Opinion
No. 19-2723
01-08-2021
NOT PRECEDENTIAL On Petition for Review of an Order of the Board of Immigration Appeals
(Agency No. A088-649-274)
Immigration Judge: Miriam K. Mills Submitted Pursuant to Third Circuit L.A.R. 34.1(a)
October 23, 2020 Before: CHAGARES, GREENAWAY, JR., and NYGAARD, Circuit Judges OPINION NYGAARD, Circuit Judge.
This disposition is not an opinion of the full Court and pursuant to I.O.P. 5.7 does not constitute binding precedent.
Omar Alexander Castillo-Ponce petitions this Court to review the Board of Immigration Appeals' decision to deny his motion to reopen. We will deny the petition in part and dismiss it in part.
Castillo-Ponce filed a motion in 2018 requesting that the Board reopen proceedings and consider his argument that, although it summarily denied his application for withholding of removal in 2015, he can now show prima facie eligibility for cancellation of removal. See 8 U.S.C. § 1229b(b)(1)(A)-(D). He claims he is able to demonstrate at least ten-years continuous physical presence in the United States because a 2018 Supreme Court decision prevents the government from applying the stop-time rule in his case. See Pereira v. Sessions, 138 S. Ct. 2105 (2018). Pereira impacts his request for cancellation, he contends, because the 2008 Notice to Appear he received did not have the initial hearing date or time. Nonetheless, the Board denied Castillo-Ponce's untimely motion to reopen because he failed to provide evidence to support his prima facie eligibility for cancellation. It also concluded that Castillo-Ponce did not demonstrate any exceptional circumstances to warrant sua sponte reopening.
The prima facie elements for cancellation of removal for a nonpermanent resident are: physically present in the U.S. for at least 10 years, good moral character, not convicted for offenses specified in the statute, and the nonpermanent resident's "removal would result in exceptional and extremely unusual hardship to the alien's spouse, parent, or child, who is a citizen of the United States or an alien lawfully admitted for permanent residence." § 1229b(b)(1)(A)-(D).
Castillo-Ponce filed the motion on September 19, 2018, far beyond the ninety-day filing period. See 8 C.F.R. § 1003.2(c)(2)-(3). But the Board set aside the untimeliness of the motion in its analysis of his motion. As a result, we do not address Castillo-Ponce's equitable tolling argument.
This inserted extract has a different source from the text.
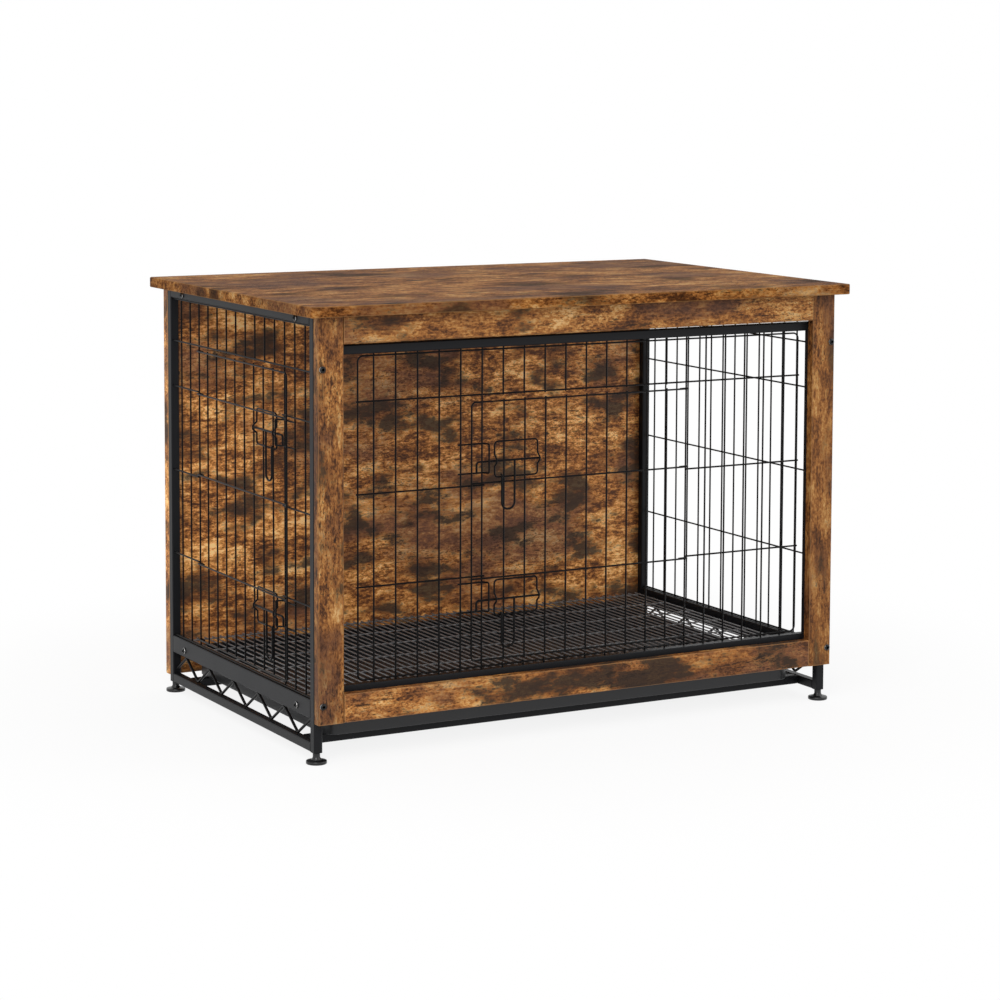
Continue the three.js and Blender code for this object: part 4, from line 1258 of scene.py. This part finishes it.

We have jurisdiction to review the Board's decision to deny a motion to reopen for failure to establish a prima facie case under 8 U.S.C. § 1252(a)(1). We review it for abuse of discretion. See Sevoian v. Ashcroft, 290 F.3d 166, 174 (3d Cir. 2002). Because we are convinced that the Board did not abuse its discretion by ruling that Castillo-Ponce failed to meet his evidentiary burden on the hardship prong of prima facie eligibility (8 U.S.C. § 1229b(b)(1)(D)), we will not reach his argument on the impact of Pereira to his case.
The record shows that Castillo-Ponce submitted the Application for Cancellation of Removal form with his motion, and he checked a box indicating that his removal would result in exceptional and extremely unusual hardship to his United States citizen children. He also provided the names and dates of birth of two children as his family. But, crucially, he did not submit official documents (such as official birth certificates) to establish their identity as his children and as U.S. citizens. Moreover, for employment he wrote: "Self Employed Castillo Pizza" and "Easton, PA." AR 34. But beyond stating that he is employed at "PRESENT" he provides nothing further—no financial or business records—to give the Board an understanding of any potential economic repercussions to qualifying relatives that would result from his removal. Id. Similarly, referring to Honduras, he states that "country conditions are exceedingly dangerous." AR 35. But this is a conclusory statement that does not meet his burden of showing an ability to prove the level of hardship required for cancellation. We conclude from all of this that the Board did not abuse its discretion in ruling that Castillo-Ponce failed to show a reasonable likelihood of being able to demonstrate eligibility for relief in reopened proceedings.
Castillo-Ponce refers us to the country condition reports included in his 2008 asylum application. But a motion to reopen must be premised on "new facts" that will be proven at a hearing and considered with the existing record. § 1003.2(c)(1). Counsel's statements and observations on hardships, in Castillo-Ponce's brief, cannot be regarded as supporting evidence.
Finally, Castillo-Ponce does not even mention the Board's decision to deny reopening proceedings sua sponte, and so he has forfeited any challenge to it. Therefore, we will dismiss the petition in part because, without any colorable legal or constitutional question raised, we lack jurisdiction to review this denial. Sang Goo Park v. Att'y Gen., 846 F.3d 645, 650-653 (3d Cir. 2017).
For all of these reasons, we will deny in part and dismiss in part the petition for review.